##### THE RECORDS

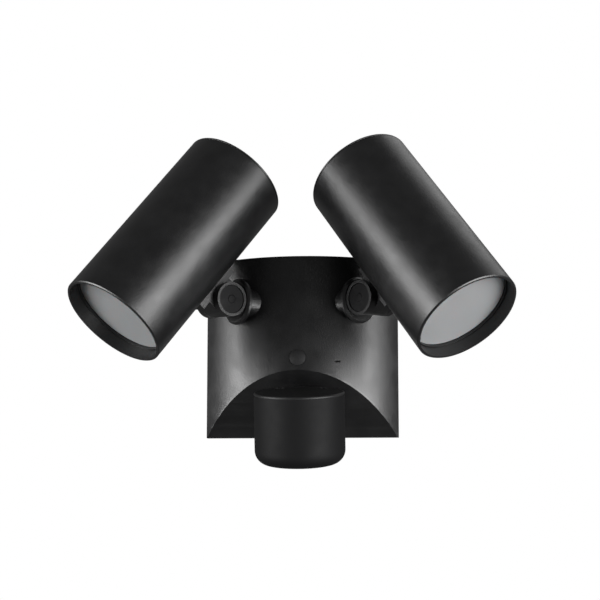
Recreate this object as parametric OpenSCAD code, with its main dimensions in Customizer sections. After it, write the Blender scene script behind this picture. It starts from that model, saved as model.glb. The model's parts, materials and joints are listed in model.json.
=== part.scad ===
// Twin-head motion-sensing floodlight for a wall junction box.
// Millimetres, +Z up, -Y out from the wall. The origin is the centre of the
// crossbar's two slots, on the wall plane.

/* [Canopy] */
// Width of the canopy
body_w = 127; // [118:1:152]
// Height of the canopy above the crossbar's centre
body_up = 66; // [62:1:90]
// Height of the canopy below the crossbar's centre
body_down = 50; // [44:1:62]
// Depth of the canopy at its middle, from the wall
body_d = 40; // [36:1:50]
// Depth of the canopy's flat sides, from the wall
side_d = 8; // [6:1:12]
// Height of the sloped underside
slope_rise = 42; // [36:1:46]
// Depth of the narrow flat lip below the sloped underside
lip_d = 0.8; // [0.6:0.1:2]
// Wall thickness of the cast canopy
wall_t = 2.2; // [1.8:0.1:3]
// Thickness of the wall gasket
gasket_t = 2; // [1:0.5:3]
// Width of the wall gasket's band
gasket_band = 6; // [4:0.5:7]

/* [Crossbar] */
// Distance between the two slots that the box screws pass
slot_spacing = 88.9; // [80:0.1:92]
// Length of each slot, end to end
slot_l = 12; // [8:0.5:14]
// Radius of a slot's round ends
slot_r = 2.25; // [2:0.05:3]
// Gap between each end of the crossbar and the gasket
bar_gap = 3.5; // [2:0.5:8]
// Height of the crossbar
bar_h = 18; // [14:1:24]
// Thickness of the crossbar
bar_t = 2; // [1.5:0.1:3]

/* [Centre bolt] */
// Shank radius of the centre bolt
bolt_r = 2; // [1.5:0.1:3]
// Head radius of the centre bolt
bolt_head_r = 3.8; // [3:0.1:5]
// Head height of the centre bolt
bolt_head_h = 3; // [2:0.1:4]
// Depth of the bolt head's seat below the canopy's front
bolt_seat = 11; // [8:0.5:16]
// Radius of the plug over the centre bolt
plug_r = 5.2; // [4.5:0.1:8]

/* [Knuckles] */
// Sideways distance of each knuckle's boss face from the middle
boss_x = 37.9; // [36:0.1:44]
// How far the middle of each boss face stands in front of the canopy
boss_proud = 6; // [5:0.1:9]
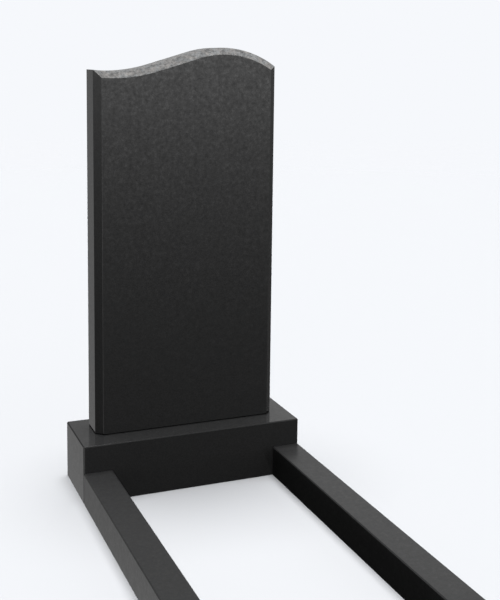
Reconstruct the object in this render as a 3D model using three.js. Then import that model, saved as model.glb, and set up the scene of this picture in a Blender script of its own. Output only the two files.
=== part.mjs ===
// Headstone set in polished black stone: an upright stele whose top runs in a wave,
// the plinth that carries it, and the three kerbs that border the plot in front of it.
//
// Millimetres, +Z up. X runs across the set, +X to the right of a person facing it,
// and the front of the stele faces -Y. The origin is on the ground, under the middle
// of the whole set. The plinth and the kerbs rest on the ground, at Z = 0.

import * as THREE from "three";

// The whole set
const SET_WIDTH = 600;
const SET_LENGTH = 1200;
const JOINT = 0.5; // the bed of setting adhesive between two stones
const ARRIS = 2.5; // the small 45 degree bevel ground along each sharp edge

// Plinth
const PLINTH_DEPTH = 200;
const PLINTH_HEIGHT = 150;

// Kerbs
const KERB_WIDTH = 75;
const KERB_HEIGHT = 80;

// Stele
const STELE_WIDTH = 500;
const STELE_THICKNESS = 90;
const STELE_SETBACK = 65; // from the front of the plinth to the front of the stele
const STELE_CHAMFER = 18; // 45 degree bevel round the front face, on both sides and the top

// Wave along the stele's top: a hollow arc on the left, a straight rise, a crown on the right.
// Heights are above the stele's foot and X is from its centre line.
const HOLLOW_X = -205;
const HOLLOW_HEIGHT = 949;
const HOLLOW_RADIUS = 400;
const CROWN_X = 100;
const CROWN_HEIGHT = 1012;
const CROWN_RADIUS = 260;
const ARC_STEPS = 12;

// Places worked out from the sizes above
const BACK_Y = SET_LENGTH / 2;
const FOOT_Y = -SET_LENGTH / 2;
const PLINTH_FRONT_Y = BACK_Y - PLINTH_DEPTH;
const KERB_X = (SET_WIDTH - KERB_WIDTH) / 2;
const KERB_LENGTH = PLINTH_FRONT_Y - JOINT - FOOT_Y;
const FOOT_KERB_LENGTH = SET_WIDTH - 2 * (KERB_WIDTH + JOINT);

// A closed body through a stack of outlines, all with the same number of points and
// counter-clockwise, each at its own level. The first and the last one are its flat ends.
function bodyThrough(layers) {
  const count = layers[0].outline.length;
  const positions = [];
  for (const { outline, level } of layers) {
    for (const point of outline) {
      positions.push(point.x, point.y, level);
    }
  }
  const faces = [];
  for (let layer = 1; layer < layers.length; layer += 1) {
    const upper = layer * count;
    const lower = upper - count;
    for (let i = 0; i < count; i += 1) {
      const next = (i + 1) % count;
      faces.push(lower + i, lower + next, upper + next);
      faces.push(lower + i, upper + next, upper + i);
    }
  }
  const top = (layers.length - 1) * count;
  for (const [a, b, c] of THREE.ShapeUtils.triangulateShape(layers[0].outline, [])) {
    faces.push(c, b, a);
  }
  for (const [a, b, c] of THREE.ShapeUtils.triangulateShape(layers.at(-1).outline, [])) {
    faces.push(top + a, top + b, top + c);
  }
  const shared = new THREE.BufferGeometry();
  shared.setAttribute("position", new THREE.Float32BufferAttribute(positions, 3));
  shared.setIndex(faces);
  const geometry = shared.toNonIndexed();
  geometry.computeVertexNormals();
  return geometry;
}

// The stele's outline seen from the front, foot at 0, drawn in by inset on both sides and
// along the top. Drawing in keeps both arcs' centres, so the chamfers meet in true mitres.
function steleOutline(inset) {
  const side = STELE_WIDTH / 2 - inset;
  const crownRadius = CROWN_RADIUS - inset;
  const hollowRadius = HOLLOW_RADIUS + inset;
  const crownCentre = CROWN_HEIGHT - CROWN_RADIUS;
  const hollowCentre = HOLLOW_HEIGHT + HOLLOW_RADIUS;

  // Slope of the straight rise: the line that touches both arcs from opposite sides.
  const run = CROWN_X - HOLLOW_X;
  const drop = crownCentre - hollowCentre;
  const between = Math.hypot(run, drop);
  const slope = Math.atan2(drop, run) + Math.asin((crownRadius + hollowRadius) / between);

  const crownStart = Math.acos((side - CROWN_X) / crownRadius);
  const crownEnd = Math.PI / 2 + slope;
  const hollowStart = slope - Math.PI / 2;
  const hollowEnd = -Math.acos((-side - HOLLOW_X) / hollowRadius);

  const outline = new THREE.Shape();
  outline.moveTo(-side, 0);
  outline.lineTo(side, 0);
  outline.absarc(CROWN_X, crownCentre, crownRadius, crownStart, crownEnd, false);
  outline.absarc(HOLLOW_X, hollowCentre, hollowRadius, hollowStart, hollowEnd, true);
  return outline.getPoints(ARC_STEPS);
}

// The stele lying on its back: a small arris round the back, a broad chamfer round the front.
function steleGeometry() {
  return bodyThrough([
    { outline: steleOutline(ARRIS), level: 0 },
    { outline: steleOutline(0), level: ARRIS },
    { outline: steleOutline(0), level: STELE_THICKNESS - STELE_CHAMFER },
    { outline: steleOutline(STELE_CHAMFER), level: STELE_THICKNESS },
  ]);
}

// A sawn block centred on its own origin, standing on level 0. Its top edges carry the
// arris on the sides named in open, and stay sharp where another stone butts against them.
function blockGeometry(width, depth, height, open) {
  const rectangle = (easing) => {
    const left = -width / 2 + (open.includes("left") ? easing : 0);
    const right = width / 2 - (open.includes("right") ? easing : 0);
    const front = -depth / 2 + (open.includes("front") ? easing : 0);
    const back = depth / 2 - (open.includes("back") ? easing : 0);
    return [
      new THREE.Vector2(left, front),
      new THREE.Vector2(right, front),
      new THREE.Vector2(right, back),
      new THREE.Vector2(left, back),
    ];
  };
  return bodyThrough([
    { outline: rectangle(0), level: 0 },
    { outline: rectangle(0), level: height - ARRIS },
    { outline: rectangle(ARRIS), level: height },
  ]);
}

const set = new THREE.Group();

function addStone(name, geometry, colour, roughness, x, y, z) {
  const material = new THREE.MeshStandardMaterial({ color: colour, roughness, metalness: 0 });
  const stone = new THREE.Mesh(geometry, material);
  stone.name = name;
  stone.position.set(x, y, z);
  set.add(stone);
  return stone;
}

// Plinth, the full width of the set, with all four top edges eased.
const allRound = ["left", "right", "front", "back"];
const plinthGeometry = blockGeometry(SET_WIDTH, PLINTH_DEPTH, PLINTH_HEIGHT, allRound);
addStone("plinth", plinthGeometry, "#1f2022", 0.2, 0, PLINTH_FRONT_Y + PLINTH_DEPTH / 2, 0);

// Stele, turned up from its back so that its front faces -Y.
const steleBack = PLINTH_FRONT_Y + STELE_SETBACK + STELE_THICKNESS;
const steleFoot = PLINTH_HEIGHT + JOINT;
const stele = addStone("stele", steleGeometry(), "#26272a", 0.25, 0, steleBack, steleFoot);
stele.rotation.x = Math.PI / 2;

// Side kerbs, flush with the plinth's ends, their back ends butted against its front.
for (const [name, side] of [["kerb_left", -1], ["kerb_right", 1]]) {
  const open = ["left", "right", "front"];
  const geometry = blockGeometry(KERB_WIDTH, KERB_LENGTH, KERB_HEIGHT, open);
  addStone(name, geometry, "#222325", 0.2, side * KERB_X, FOOT_Y + KERB_LENGTH / 2, 0);
}

// Foot kerb, set between the side kerbs.
const footGeometry = blockGeometry(FOOT_KERB_LENGTH, KERB_WIDTH, KERB_HEIGHT, ["front", "back"]);
addStone("kerb_foot", footGeometry, "#222325", 0.2, 0, FOOT_Y + KERB_WIDTH / 2, 0);

export default set;
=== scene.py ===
"""Looks of a polished black memorial set: plinth, stele with a wavy top, and three kerbs round the plot.

Metres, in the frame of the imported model: X across the set, -Y to the front, Z up from the ground.
"""

import math

import bpy
import numpy as np
from mathutils import Matrix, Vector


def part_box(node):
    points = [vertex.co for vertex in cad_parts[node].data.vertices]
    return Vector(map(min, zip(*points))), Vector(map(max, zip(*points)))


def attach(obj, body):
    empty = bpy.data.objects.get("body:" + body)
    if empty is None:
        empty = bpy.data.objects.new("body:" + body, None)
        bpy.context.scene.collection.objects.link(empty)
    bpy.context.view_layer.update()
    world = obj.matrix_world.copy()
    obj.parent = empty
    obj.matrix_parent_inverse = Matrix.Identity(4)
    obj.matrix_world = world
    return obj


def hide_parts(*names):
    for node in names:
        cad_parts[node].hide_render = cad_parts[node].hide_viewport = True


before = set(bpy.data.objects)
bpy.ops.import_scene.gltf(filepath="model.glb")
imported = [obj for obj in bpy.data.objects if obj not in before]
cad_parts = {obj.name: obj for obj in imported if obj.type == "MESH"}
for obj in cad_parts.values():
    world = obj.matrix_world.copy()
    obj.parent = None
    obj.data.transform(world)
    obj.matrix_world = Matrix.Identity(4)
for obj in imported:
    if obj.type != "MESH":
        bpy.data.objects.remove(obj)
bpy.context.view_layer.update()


# Plinth: one sawn block of fine black gabbro, all faces polished to a mirror and every edge
# eased by hand to a small round, so that it neither chips nor cuts. It lies on the ground
# and carries the stele.

PLINTH_BEVEL = 0.0025
PLINTH_CORNER = 0.004
BUTT_CORNER = 0.0004
CORNER_STEPS = 5
BEVEL_STEPS = 7
BEVEL_POWER = 1.9


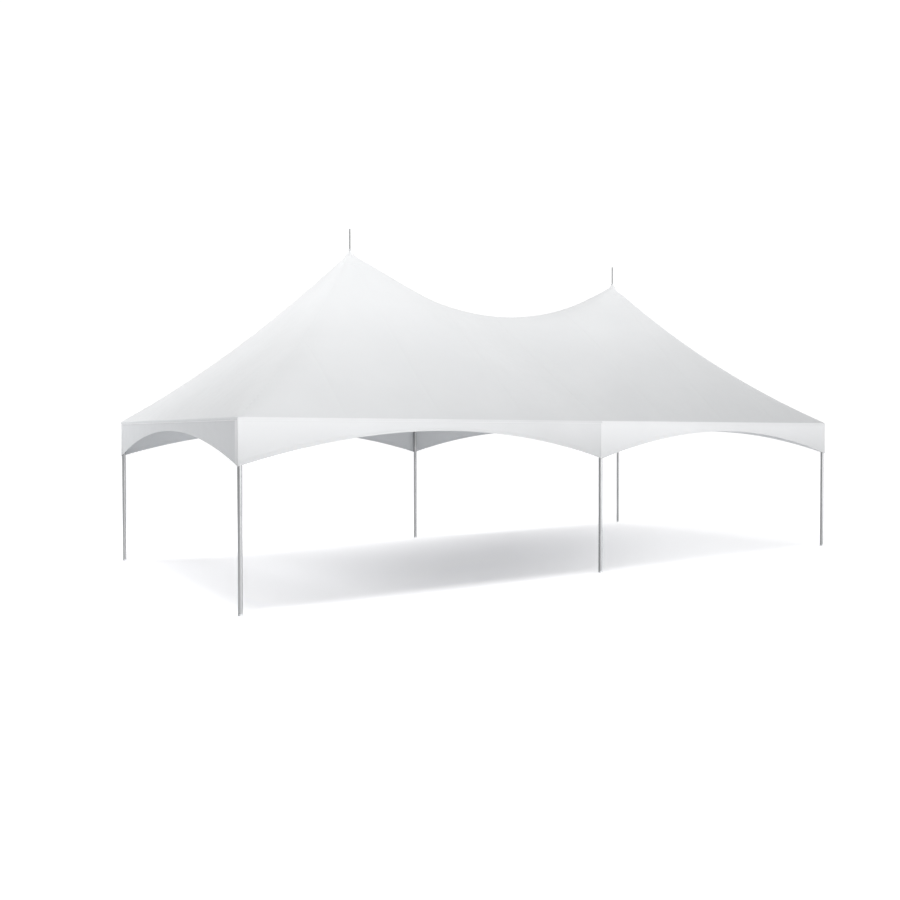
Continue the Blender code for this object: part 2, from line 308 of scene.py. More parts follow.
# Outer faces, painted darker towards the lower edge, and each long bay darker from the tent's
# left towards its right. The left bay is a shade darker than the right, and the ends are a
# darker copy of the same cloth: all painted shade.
VALANCE_VINYL = valance_cloths("vinyl", {
    "left": (0.688, 0.462, 0.007, 0.61, (-2 * HALF, 0, 0.28)),
    "right": (0.717, 0.490, 0.007, 0.61, (0, 2 * HALF, 0.16)),
    "end": (0.541, 0.492, 0.011, 0.50)})
# Inner faces, greyer copies of the cloth. The left bay's is painted darker towards the tent's
# left end and the right bay's towards the middle leg: painted shade. The ends' inner faces are
# a lighter copy: painted light.
VALANCE_INSIDE = valance_cloths("inside", {
    "left": (0.590, 0.420, 0.014, 0.05, (-4.9, -5.9, 0.45)),
    "right": (0.655, 0.465, 0.014, 0.05, (1.5, 0, 0.55)),
    "end": (0.800, 0.740, 0.010, 0.50)})


# Mesh helpers

SHARP_EDGE = math.radians(35)


def cloth_mesh():
    """Empty mesh, and the layer of the cloth's own coordinates on it."""
    bm = bmesh.new()
    return bm, bm.loops.layers.uv.new("cloth")


def mesh_object(name, bm, finish):
    """A piece of the tent, smooth apart from its sharp edges."""
    bmesh.ops.recalc_face_normals(bm, faces=bm.faces)
    mesh = bpy.data.meshes.new(name)
    bm.to_mesh(mesh)
    bm.free()
    mesh.shade_smooth()
    mesh.set_sharp_from_angle(angle=SHARP_EDGE)
    mesh.materials.append(finish)
    obj = bpy.data.objects.new(name, mesh)
    bpy.context.scene.collection.objects.link(obj)
    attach(obj, "root")
    return obj


def bridge(bm, rings, closed=False):
    """Faces from each ring of vertices to the next, and from the last to the first if
    closed. A ring of one vertex is a point that the faces meet in."""
    faces = []
    for first, second in zip(rings, rings[1:] + rings[:1] if closed else rings[1:]):
        for step in range(max(len(first), len(second))):
            corners = [ring[(step + ahead) % len(ring)]
                       for ring, ahead in ((first, 0), (first, 1), (second, 1), (second, 0))]
            faces.append(bm.faces.new(list(dict.fromkeys(corners))))
    return faces


def add_turned(bm, profile, place, sides):
    """Body of revolution about Z from a profile of (radius, height). One that doesn't
    start and end on the axis is closed into a ring."""
    rings = []
    for radius, height in profile:
        angles = turns(sides) if radius else [0.0]
        rings.append([bm.verts.new(place @ around(turn, radius, height)) for turn in angles])
    bridge(bm, rings, closed=profile[0][0] > 0)


def add_sweep(bm, points, radius, sides, closed=False):
    """Round bar along a line of points, with flat ends unless it is closed."""
    before = [points[-1 if closed else 0], *points]
    after = [*points[1:], points[0 if closed else -1]]
    side = None
    rings = []
    for last, point, following in zip(before, points, after):
        way = (following - last).normalized()
        if side is None:
            side = way.orthogonal()
        side = (side - way * side.dot(way)).normalized()
        over = way.cross(side)
        spokes = [math.cos(turn) * side + math.sin(turn) * over for turn in turns(sides)]
        rings.append([bm.verts.new(point + radius * spoke) for spoke in spokes])
    bridge(bm, rings, closed)
    if not closed:
        bm.faces.new(rings[0])
        bm.faces.new(rings[-1])


def add_block(bm, size, place, bevel):
    """Block with rounded edges."""
    made = bmesh.ops.create_cube(bm, size=1, matrix=place @ Matrix.Diagonal((*size, 1)))
    edges = list({edge for vert in made["verts"] for edge in vert.link_edges})
    bmesh.ops.bevel(bm, geom=edges, offset=bevel, segments=2, profile=0.5, affect="EDGES")


def add_plate(bm, outline, thickness, place, chamfer=0.001):
    """Plate across the X axis from an outline of (y, z), with its edges broken."""
    outline = [Vector(point) for point in outline]
    middle = sum(outline, Vector((0, 0))) / len(outline)
    face, rim = thickness / 2, thickness / 2 - chamfer
    rings = []
    for level, inset in ((-face, chamfer), (-rim, 0), (rim, 0), (face, chamfer)):
        ways = [point - middle for point in outline]
        kept = [middle + way * (1 - inset / way.length) for way in ways]
        rings.append([bm.verts.new(place @ Vector((level, *point))) for point in kept])
    bridge(bm, rings)
    bm.faces.new(rings[0])
    bm.faces.new(rings[-1])


def barrel(low, high, radius, rim, chamfer):
    """Profile of a solid barrel with both edges broken. rim is its radius at the ends."""
    return [(0, high), (rim, high), (radius, high - chamfer), (radius, low + chamfer),
            (rim, low), (0, low)]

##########

• WHAT THIS TASK INVOLVES: The line with "against its front." marks the start and the line with "from mathutils import Matrix, Vector" marks the end; transcribe every line in that stretch, unchanged.

• TASK OUTPUT:
// Side kerbs, flush with the plinth's ends, their back ends butted against its front.
for (const [name, side] of [["kerb_left", -1], ["kerb_right", 1]]) {
  const open = ["left", "right", "front"];
  const geometry = blockGeometry(KERB_WIDTH, KERB_LENGTH, KERB_HEIGHT, open);
  addStone(name, geometry, "#222325", 0.2, side * KERB_X, FOOT_Y + KERB_LENGTH / 2, 0);
}

// Foot kerb, set between the side kerbs.
const footGeometry = blockGeometry(FOOT_KERB_LENGTH, KERB_WIDTH, KERB_HEIGHT, ["front", "back"]);
addStone("kerb_foot", footGeometry, "#222325", 0.2, 0, FOOT_Y + KERB_WIDTH / 2, 0);

export default set;
=== scene.py ===
"""Looks of a polished black memorial set: plinth, stele with a wavy top, and three kerbs round the plot.

Metres, in the frame of the imported model: X across the set, -Y to the front, Z up from the ground.
"""

import math

import bpy
import numpy as np
from mathutils import Matrix, Vector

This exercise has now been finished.